# THE TASK
Exactly the lines from the one that contains "The instrument stands" to the one that contains "before = set(bpy.data.objects)", both lines included, should be copied, and no others.

((

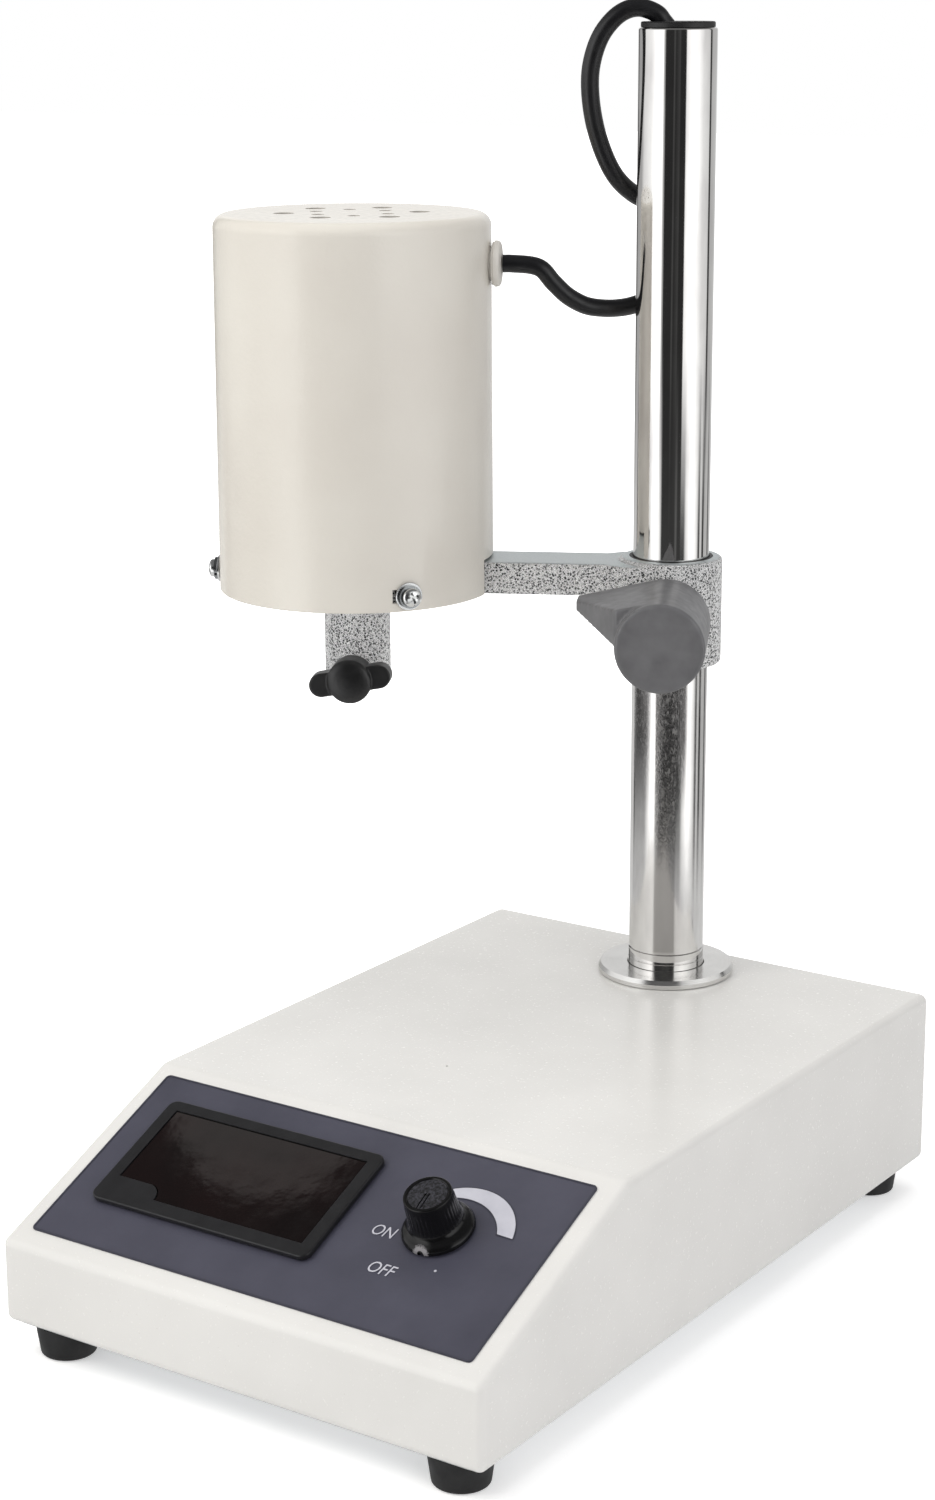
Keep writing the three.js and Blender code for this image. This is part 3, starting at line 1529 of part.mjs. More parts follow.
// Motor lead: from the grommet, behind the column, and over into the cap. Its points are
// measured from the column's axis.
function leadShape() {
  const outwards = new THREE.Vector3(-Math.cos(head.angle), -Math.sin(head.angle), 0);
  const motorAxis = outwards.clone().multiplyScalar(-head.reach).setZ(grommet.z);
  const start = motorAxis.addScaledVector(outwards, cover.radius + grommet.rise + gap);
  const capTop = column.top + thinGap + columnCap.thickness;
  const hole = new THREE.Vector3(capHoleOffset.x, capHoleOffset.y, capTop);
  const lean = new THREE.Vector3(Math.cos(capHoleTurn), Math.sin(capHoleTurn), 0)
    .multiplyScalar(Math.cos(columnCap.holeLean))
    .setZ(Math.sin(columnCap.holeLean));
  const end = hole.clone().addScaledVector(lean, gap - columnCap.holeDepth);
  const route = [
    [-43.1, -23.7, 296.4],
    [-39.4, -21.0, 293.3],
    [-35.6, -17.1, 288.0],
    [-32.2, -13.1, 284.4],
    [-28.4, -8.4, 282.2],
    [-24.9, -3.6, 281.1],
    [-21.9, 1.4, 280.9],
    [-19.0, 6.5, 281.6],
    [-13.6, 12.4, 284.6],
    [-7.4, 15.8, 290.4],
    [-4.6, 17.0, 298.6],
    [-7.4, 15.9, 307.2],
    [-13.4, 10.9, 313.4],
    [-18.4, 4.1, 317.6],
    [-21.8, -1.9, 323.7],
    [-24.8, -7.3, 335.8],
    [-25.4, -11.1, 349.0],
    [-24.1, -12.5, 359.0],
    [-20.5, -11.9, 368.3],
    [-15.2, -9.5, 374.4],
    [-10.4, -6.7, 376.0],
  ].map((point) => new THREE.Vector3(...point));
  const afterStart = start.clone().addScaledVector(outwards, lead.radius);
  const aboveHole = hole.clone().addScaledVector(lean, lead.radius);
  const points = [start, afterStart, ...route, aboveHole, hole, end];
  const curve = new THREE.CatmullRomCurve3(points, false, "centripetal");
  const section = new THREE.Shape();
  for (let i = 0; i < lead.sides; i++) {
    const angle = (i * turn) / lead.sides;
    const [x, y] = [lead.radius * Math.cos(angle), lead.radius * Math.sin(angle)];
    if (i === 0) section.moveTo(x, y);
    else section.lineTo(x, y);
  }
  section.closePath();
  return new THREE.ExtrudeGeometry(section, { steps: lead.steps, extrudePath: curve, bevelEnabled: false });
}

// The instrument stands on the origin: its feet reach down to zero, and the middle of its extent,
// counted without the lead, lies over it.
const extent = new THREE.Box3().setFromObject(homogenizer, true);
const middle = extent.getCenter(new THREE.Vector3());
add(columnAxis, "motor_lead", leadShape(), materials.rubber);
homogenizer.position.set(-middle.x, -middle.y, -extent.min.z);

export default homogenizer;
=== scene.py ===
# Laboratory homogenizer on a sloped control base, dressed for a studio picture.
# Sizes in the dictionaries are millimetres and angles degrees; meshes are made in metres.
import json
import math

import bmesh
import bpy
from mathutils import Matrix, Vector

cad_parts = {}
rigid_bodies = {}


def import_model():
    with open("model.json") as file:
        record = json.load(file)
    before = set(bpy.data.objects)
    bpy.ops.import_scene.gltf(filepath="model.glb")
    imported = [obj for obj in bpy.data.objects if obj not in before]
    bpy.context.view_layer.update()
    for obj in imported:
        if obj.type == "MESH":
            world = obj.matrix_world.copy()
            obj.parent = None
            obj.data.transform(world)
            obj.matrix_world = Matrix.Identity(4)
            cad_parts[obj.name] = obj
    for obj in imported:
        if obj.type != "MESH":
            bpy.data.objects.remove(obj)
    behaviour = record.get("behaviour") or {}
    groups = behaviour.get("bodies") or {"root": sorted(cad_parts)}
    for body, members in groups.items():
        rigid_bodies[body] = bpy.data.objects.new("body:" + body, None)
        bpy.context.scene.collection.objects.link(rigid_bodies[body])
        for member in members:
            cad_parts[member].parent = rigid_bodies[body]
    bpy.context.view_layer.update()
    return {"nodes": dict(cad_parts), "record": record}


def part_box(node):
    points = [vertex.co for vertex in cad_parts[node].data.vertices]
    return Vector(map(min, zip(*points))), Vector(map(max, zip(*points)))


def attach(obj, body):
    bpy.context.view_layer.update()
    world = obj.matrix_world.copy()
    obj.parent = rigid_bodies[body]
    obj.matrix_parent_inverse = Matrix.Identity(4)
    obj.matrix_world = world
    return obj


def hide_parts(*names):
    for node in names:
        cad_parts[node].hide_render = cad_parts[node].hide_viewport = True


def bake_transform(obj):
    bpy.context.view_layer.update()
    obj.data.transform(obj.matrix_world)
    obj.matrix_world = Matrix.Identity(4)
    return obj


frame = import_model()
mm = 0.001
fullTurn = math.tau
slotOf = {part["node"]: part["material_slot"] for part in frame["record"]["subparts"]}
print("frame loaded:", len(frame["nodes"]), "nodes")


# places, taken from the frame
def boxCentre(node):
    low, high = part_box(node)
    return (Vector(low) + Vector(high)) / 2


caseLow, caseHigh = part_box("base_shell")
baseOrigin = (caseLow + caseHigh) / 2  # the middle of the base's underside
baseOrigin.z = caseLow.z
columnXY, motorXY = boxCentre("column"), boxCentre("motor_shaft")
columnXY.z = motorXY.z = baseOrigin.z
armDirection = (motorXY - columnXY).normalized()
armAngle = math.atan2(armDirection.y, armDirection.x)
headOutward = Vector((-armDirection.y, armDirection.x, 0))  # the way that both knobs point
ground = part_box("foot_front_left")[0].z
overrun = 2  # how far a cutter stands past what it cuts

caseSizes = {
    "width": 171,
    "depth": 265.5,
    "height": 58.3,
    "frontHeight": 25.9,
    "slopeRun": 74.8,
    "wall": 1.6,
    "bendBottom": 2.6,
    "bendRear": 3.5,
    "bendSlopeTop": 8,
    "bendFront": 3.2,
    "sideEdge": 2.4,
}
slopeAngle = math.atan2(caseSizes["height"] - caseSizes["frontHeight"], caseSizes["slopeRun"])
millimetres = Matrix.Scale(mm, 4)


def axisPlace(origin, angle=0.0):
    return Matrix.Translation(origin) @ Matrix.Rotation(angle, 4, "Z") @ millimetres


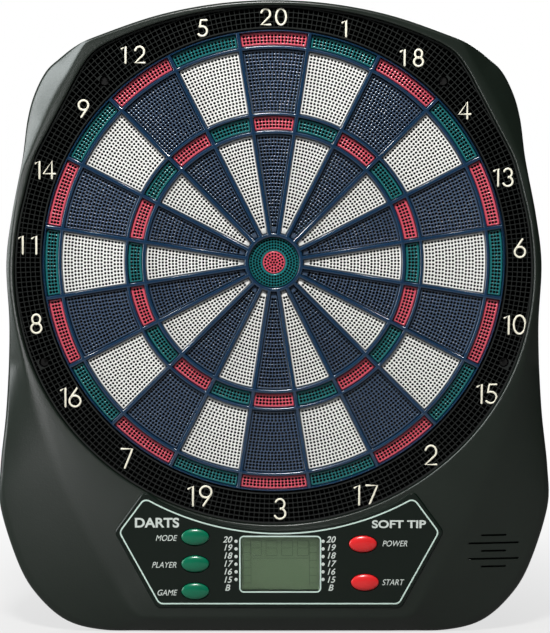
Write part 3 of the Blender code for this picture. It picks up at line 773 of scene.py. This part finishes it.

))

# RESPONSE TO THIS TASK
// The instrument stands on the origin: its feet reach down to zero, and the middle of its extent,
// counted without the lead, lies over it.
const extent = new THREE.Box3().setFromObject(homogenizer, true);
const middle = extent.getCenter(new THREE.Vector3());
add(columnAxis, "motor_lead", leadShape(), materials.rubber);
homogenizer.position.set(-middle.x, -middle.y, -extent.min.z);

export default homogenizer;
=== scene.py ===
# Laboratory homogenizer on a sloped control base, dressed for a studio picture.
# Sizes in the dictionaries are millimetres and angles degrees; meshes are made in metres.
import json
import math

import bmesh
import bpy
from mathutils import Matrix, Vector

cad_parts = {}
rigid_bodies = {}


def import_model():
    with open("model.json") as file:
        record = json.load(file)
    before = set(bpy.data.objects)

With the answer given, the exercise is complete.